▶ WRITTEN PROBLEM: Only the lines from the one containing "last = part_box(node)[1].y" through the one containing "return next((r for" are wanted. Give them again exactly, both ends included.

▶ RECORDS FOR THE EXERCISE:
====================

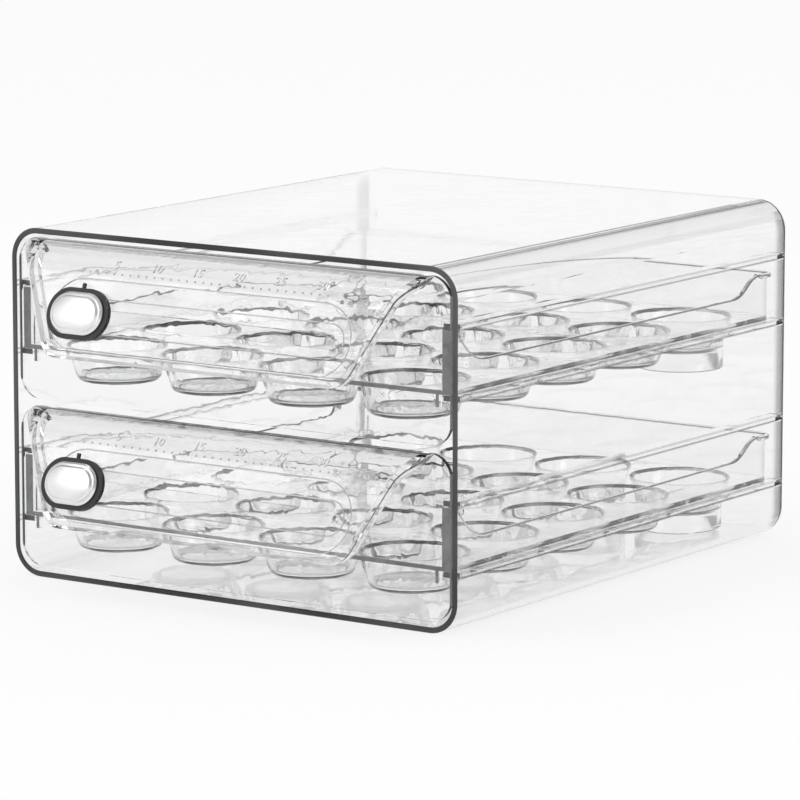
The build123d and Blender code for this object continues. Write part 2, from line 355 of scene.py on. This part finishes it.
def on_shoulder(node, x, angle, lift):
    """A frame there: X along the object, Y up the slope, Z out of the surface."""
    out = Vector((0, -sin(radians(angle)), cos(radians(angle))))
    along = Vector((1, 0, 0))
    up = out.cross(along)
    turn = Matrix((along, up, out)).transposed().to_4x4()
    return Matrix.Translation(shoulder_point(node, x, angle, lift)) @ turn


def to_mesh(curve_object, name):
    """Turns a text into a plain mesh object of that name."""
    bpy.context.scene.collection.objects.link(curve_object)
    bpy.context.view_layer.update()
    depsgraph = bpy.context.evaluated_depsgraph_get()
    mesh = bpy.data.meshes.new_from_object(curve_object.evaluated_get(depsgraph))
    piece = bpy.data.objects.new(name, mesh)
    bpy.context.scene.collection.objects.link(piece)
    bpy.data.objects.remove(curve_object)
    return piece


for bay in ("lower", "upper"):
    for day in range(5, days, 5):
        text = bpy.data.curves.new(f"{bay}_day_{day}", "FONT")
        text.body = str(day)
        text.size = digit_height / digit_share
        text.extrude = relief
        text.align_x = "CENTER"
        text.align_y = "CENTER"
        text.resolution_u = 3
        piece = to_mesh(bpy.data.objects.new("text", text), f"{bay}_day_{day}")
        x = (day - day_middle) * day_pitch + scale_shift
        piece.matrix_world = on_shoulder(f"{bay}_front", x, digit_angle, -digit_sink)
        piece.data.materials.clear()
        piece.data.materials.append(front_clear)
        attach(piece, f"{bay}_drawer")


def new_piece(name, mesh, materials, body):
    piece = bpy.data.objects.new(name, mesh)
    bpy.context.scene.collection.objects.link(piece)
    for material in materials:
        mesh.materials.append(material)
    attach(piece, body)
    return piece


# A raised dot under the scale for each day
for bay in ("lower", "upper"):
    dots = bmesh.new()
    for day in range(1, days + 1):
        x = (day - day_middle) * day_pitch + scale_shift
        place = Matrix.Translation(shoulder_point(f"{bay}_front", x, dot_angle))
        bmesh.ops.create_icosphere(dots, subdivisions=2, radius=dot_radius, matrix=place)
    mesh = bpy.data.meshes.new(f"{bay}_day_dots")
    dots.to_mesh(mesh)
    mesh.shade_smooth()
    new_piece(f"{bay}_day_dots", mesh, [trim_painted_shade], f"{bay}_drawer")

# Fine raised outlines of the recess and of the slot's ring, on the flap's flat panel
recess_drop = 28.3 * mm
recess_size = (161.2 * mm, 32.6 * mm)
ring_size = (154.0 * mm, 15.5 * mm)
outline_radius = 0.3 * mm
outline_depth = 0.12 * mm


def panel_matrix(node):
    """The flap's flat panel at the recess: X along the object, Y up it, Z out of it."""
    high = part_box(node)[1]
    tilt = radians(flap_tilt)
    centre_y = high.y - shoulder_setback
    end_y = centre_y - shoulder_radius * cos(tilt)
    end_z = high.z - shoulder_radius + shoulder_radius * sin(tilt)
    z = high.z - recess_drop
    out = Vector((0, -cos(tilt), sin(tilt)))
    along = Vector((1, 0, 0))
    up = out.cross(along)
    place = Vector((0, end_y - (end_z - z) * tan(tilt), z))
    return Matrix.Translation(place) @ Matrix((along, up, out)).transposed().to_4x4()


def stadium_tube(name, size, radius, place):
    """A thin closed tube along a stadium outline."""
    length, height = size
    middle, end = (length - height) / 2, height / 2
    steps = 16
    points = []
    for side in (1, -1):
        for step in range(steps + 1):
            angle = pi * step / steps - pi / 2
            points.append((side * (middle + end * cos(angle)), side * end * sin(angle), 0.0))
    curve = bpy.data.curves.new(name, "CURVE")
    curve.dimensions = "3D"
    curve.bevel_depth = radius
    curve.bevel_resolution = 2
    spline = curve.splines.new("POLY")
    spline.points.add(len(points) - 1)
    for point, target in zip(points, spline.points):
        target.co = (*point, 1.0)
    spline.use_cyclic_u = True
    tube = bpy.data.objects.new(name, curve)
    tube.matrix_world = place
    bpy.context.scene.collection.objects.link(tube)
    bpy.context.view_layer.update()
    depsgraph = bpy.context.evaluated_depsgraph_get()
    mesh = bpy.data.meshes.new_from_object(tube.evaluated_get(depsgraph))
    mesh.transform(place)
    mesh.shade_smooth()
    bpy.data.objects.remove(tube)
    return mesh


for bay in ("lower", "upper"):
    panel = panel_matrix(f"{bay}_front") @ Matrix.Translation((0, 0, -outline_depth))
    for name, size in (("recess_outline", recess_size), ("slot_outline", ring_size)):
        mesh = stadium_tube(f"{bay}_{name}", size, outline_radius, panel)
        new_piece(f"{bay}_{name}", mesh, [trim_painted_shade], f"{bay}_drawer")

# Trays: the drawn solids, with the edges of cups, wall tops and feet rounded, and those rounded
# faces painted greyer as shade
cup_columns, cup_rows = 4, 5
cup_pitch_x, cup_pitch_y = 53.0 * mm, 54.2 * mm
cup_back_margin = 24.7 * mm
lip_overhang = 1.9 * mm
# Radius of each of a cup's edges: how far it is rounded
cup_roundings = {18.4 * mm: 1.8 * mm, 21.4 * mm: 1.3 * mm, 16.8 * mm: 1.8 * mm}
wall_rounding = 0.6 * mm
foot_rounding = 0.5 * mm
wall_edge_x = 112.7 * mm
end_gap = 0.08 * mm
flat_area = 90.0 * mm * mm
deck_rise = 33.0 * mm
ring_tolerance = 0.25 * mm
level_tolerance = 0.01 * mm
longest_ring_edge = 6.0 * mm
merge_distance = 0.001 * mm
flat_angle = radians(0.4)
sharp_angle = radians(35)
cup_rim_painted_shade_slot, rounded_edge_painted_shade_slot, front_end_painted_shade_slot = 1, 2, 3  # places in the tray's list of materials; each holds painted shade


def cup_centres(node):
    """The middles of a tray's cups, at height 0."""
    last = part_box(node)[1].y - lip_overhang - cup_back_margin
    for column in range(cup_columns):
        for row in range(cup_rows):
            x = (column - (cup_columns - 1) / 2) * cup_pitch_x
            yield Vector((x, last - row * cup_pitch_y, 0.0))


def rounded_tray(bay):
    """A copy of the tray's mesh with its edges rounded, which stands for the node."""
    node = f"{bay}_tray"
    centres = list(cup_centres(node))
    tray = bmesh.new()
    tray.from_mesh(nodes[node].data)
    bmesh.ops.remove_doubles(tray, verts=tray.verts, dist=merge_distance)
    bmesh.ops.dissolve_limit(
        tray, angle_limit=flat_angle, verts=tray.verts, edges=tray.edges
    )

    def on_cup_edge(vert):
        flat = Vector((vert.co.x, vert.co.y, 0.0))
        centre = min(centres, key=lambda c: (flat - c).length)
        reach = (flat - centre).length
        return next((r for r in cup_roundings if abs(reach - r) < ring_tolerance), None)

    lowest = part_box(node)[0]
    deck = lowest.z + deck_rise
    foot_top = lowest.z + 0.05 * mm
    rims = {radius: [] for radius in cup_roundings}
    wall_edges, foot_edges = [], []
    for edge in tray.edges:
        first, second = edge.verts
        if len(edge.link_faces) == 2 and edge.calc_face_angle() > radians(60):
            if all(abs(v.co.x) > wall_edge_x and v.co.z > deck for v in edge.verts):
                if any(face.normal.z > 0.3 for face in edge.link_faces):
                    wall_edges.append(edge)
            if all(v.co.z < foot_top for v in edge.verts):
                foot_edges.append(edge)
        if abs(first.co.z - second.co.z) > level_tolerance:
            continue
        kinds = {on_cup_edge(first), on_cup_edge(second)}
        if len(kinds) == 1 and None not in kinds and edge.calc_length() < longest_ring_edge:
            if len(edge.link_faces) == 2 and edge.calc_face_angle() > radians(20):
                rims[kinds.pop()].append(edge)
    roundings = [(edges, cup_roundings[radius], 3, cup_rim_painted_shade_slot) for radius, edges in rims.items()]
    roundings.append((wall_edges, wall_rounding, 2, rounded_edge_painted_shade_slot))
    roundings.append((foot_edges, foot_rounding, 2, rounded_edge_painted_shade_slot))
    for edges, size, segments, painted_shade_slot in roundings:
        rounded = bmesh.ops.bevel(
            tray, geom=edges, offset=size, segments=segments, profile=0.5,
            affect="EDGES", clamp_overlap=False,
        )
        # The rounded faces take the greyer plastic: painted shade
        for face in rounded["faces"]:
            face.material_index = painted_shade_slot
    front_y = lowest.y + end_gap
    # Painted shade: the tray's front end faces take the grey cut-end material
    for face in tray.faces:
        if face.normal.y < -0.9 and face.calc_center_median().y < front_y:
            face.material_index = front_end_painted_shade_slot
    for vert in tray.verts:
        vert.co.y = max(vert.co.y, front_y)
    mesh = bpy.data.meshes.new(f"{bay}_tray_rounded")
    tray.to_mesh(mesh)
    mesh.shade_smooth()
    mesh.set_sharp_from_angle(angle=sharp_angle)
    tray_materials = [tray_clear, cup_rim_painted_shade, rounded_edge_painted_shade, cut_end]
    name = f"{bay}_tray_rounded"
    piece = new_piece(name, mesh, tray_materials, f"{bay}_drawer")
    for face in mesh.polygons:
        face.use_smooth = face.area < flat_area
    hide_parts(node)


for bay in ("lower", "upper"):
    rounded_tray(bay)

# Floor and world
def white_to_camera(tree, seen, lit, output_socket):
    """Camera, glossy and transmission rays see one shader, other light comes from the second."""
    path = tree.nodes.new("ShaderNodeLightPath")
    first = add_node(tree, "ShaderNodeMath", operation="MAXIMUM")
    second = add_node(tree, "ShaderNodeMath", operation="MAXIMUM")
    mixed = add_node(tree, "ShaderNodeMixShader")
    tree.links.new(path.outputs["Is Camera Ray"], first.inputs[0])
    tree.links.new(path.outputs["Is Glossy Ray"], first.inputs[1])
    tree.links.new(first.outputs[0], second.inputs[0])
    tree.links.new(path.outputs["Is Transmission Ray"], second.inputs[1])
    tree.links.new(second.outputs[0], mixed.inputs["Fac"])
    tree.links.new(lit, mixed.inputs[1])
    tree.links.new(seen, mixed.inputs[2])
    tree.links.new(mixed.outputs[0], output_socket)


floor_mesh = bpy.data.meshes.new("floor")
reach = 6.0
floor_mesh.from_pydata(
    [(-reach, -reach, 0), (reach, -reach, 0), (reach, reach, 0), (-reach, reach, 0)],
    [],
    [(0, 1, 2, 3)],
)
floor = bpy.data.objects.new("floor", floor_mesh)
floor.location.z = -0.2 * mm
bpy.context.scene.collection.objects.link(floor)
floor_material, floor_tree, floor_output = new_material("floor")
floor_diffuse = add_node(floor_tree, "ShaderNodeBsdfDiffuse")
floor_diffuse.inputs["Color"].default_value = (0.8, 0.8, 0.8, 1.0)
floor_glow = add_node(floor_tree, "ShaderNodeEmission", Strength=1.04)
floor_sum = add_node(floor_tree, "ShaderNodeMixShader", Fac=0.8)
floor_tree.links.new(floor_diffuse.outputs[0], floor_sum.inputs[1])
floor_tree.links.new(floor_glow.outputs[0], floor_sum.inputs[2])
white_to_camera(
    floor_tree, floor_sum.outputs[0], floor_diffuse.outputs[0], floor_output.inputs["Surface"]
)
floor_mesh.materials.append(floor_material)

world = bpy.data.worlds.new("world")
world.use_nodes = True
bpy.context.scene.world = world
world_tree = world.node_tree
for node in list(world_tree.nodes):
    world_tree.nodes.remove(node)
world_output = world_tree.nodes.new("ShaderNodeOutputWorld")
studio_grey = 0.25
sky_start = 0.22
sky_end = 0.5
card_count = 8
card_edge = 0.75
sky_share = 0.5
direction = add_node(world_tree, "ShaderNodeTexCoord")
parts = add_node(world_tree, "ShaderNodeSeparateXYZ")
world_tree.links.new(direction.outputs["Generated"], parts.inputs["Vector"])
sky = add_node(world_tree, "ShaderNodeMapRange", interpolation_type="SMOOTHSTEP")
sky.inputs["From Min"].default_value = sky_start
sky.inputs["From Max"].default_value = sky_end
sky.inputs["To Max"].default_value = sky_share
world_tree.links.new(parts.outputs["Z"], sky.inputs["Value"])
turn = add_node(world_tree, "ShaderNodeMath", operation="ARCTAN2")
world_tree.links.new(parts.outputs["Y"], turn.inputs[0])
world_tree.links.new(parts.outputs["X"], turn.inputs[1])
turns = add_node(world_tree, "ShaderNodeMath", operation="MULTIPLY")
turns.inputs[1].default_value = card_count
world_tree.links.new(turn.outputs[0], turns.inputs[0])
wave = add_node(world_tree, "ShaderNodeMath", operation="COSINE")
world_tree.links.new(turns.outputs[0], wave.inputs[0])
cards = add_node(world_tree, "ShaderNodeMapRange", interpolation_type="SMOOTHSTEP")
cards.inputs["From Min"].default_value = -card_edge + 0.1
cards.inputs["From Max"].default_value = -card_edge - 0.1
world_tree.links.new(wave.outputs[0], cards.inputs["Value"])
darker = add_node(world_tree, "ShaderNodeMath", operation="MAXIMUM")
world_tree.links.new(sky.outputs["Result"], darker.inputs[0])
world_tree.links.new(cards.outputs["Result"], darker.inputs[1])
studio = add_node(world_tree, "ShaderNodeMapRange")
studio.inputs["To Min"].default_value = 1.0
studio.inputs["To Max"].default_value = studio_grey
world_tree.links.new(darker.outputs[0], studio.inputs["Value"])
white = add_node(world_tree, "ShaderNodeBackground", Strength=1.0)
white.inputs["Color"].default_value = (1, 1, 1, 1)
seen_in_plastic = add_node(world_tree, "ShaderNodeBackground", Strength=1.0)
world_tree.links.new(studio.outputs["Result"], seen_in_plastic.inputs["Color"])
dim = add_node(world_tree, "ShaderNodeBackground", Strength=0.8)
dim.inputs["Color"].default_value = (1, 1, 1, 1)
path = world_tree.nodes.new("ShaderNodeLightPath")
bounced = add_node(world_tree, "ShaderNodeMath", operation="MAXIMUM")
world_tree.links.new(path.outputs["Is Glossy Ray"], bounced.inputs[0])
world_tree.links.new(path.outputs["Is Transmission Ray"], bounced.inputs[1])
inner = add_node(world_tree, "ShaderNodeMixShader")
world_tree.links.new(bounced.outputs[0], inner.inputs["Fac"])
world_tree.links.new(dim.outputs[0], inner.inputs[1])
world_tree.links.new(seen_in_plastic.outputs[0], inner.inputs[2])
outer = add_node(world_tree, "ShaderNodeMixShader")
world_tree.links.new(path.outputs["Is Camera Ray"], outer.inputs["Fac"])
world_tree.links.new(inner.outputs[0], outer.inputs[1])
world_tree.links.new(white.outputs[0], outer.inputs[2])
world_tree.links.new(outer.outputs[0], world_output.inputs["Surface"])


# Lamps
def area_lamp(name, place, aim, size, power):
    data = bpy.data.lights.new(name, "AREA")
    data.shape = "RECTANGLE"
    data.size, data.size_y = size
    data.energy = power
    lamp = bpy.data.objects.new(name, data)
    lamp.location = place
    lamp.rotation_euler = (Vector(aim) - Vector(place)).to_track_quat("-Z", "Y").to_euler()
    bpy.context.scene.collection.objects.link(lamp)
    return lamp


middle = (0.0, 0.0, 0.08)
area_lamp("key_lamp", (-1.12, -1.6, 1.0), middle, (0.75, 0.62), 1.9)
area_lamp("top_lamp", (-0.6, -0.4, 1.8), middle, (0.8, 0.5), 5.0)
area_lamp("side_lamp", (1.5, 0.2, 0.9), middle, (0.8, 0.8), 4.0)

====================

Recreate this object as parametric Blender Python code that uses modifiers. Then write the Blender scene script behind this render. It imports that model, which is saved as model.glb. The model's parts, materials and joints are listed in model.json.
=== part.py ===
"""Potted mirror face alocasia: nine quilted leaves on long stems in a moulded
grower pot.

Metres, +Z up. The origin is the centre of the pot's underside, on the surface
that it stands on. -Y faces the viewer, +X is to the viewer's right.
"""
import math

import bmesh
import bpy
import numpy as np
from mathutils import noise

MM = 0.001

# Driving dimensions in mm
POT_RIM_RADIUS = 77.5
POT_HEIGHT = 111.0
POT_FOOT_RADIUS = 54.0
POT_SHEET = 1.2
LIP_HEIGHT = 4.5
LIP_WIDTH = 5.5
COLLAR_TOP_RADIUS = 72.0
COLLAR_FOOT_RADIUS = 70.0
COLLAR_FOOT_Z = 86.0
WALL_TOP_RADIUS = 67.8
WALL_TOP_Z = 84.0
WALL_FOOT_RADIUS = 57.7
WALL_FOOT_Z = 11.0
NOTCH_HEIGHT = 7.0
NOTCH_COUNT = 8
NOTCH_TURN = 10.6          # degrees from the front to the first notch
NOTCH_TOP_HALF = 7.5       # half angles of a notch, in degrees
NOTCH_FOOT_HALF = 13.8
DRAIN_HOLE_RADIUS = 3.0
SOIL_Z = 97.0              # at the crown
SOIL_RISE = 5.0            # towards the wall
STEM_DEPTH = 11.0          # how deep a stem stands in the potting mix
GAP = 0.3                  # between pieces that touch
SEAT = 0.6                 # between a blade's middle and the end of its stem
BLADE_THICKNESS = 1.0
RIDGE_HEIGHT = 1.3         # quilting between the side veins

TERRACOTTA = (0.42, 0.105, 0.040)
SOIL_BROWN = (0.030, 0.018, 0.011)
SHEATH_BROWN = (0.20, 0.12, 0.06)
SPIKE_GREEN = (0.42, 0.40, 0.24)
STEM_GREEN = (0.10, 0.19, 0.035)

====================

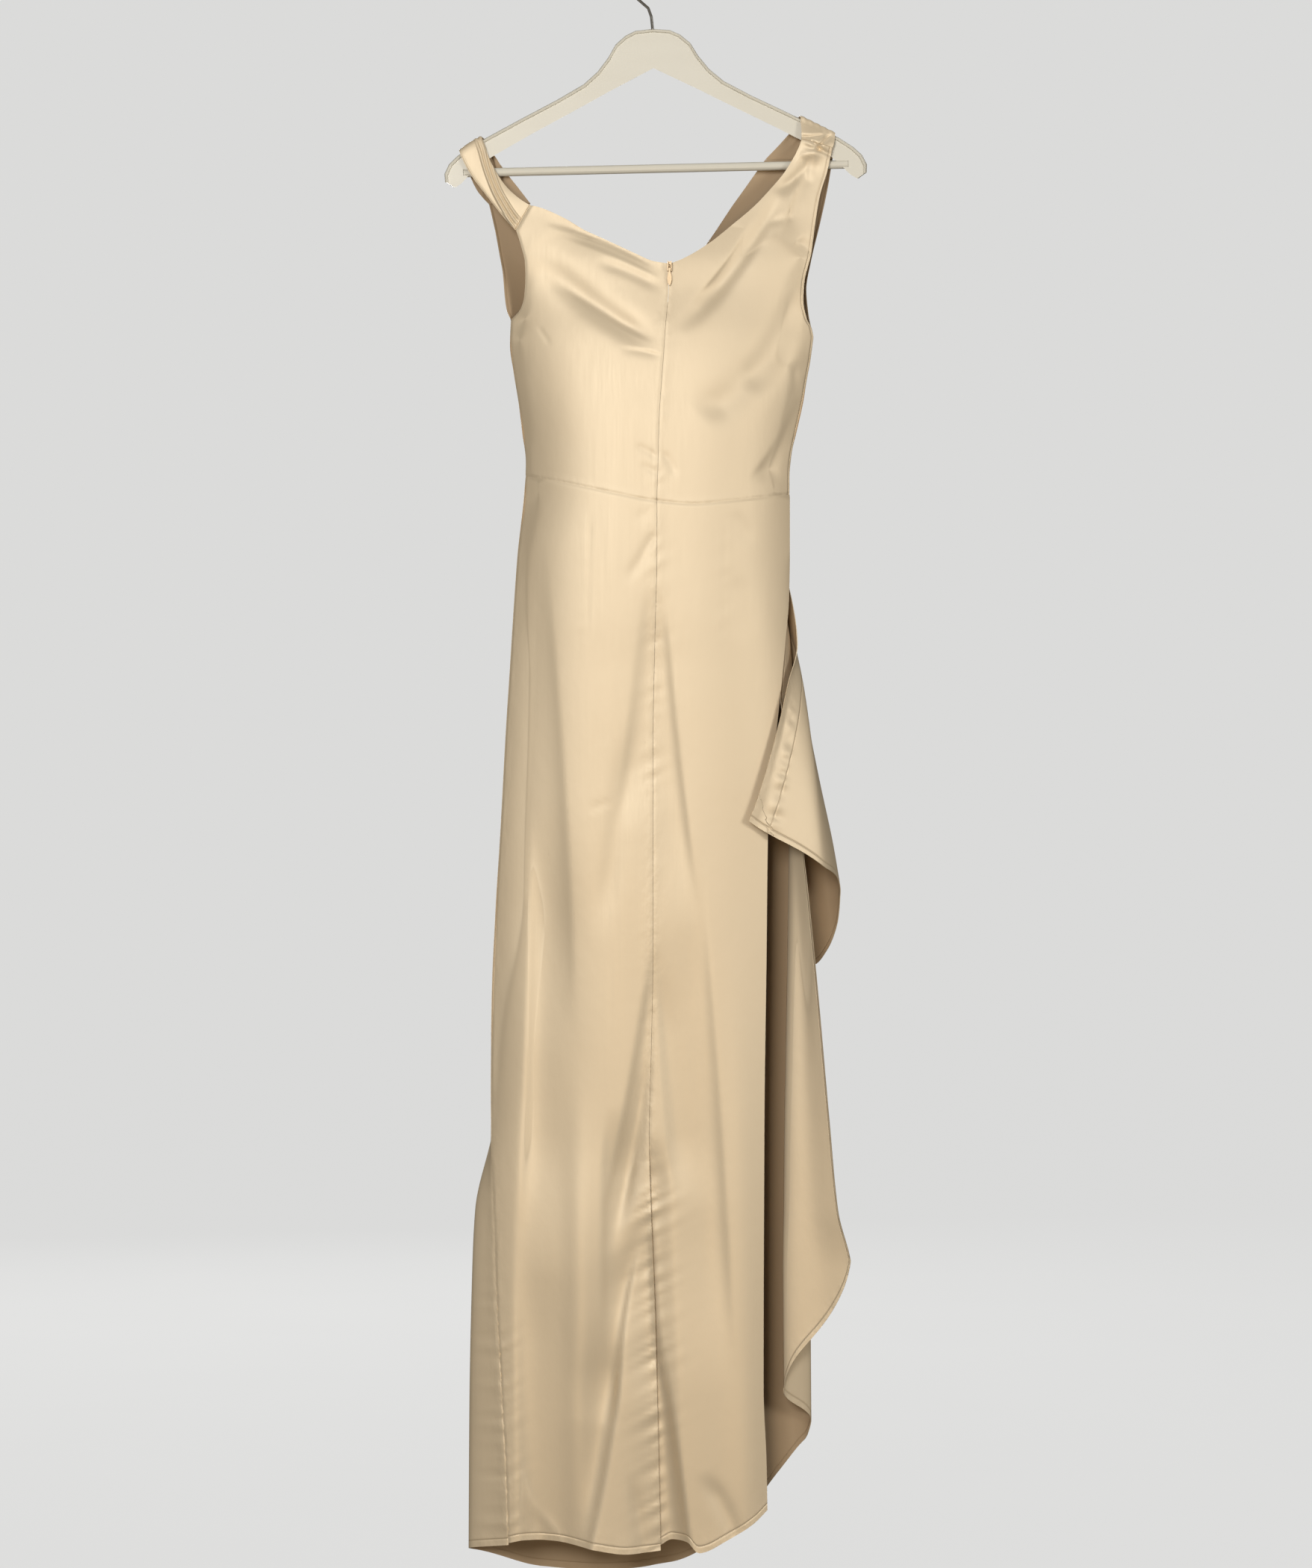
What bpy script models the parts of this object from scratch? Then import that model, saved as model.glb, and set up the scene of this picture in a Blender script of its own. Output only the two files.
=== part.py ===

====================

▶ SOLUTION:
    last = part_box(node)[1].y - lip_overhang - cup_back_margin
    for column in range(cup_columns):
        for row in range(cup_rows):
            x = (column - (cup_columns - 1) / 2) * cup_pitch_x
            yield Vector((x, last - row * cup_pitch_y, 0.0))


def rounded_tray(bay):
    """A copy of the tray's mesh with its edges rounded, which stands for the node."""
    node = f"{bay}_tray"
    centres = list(cup_centres(node))
    tray = bmesh.new()
    tray.from_mesh(nodes[node].data)
    bmesh.ops.remove_doubles(tray, verts=tray.verts, dist=merge_distance)
    bmesh.ops.dissolve_limit(
        tray, angle_limit=flat_angle, verts=tray.verts, edges=tray.edges
    )

    def on_cup_edge(vert):
        flat = Vector((vert.co.x, vert.co.y, 0.0))
        centre = min(centres, key=lambda c: (flat - c).length)
        reach = (flat - centre).length
        return next((r for r in cup_roundings if abs(reach - r) < ring_tolerance), None)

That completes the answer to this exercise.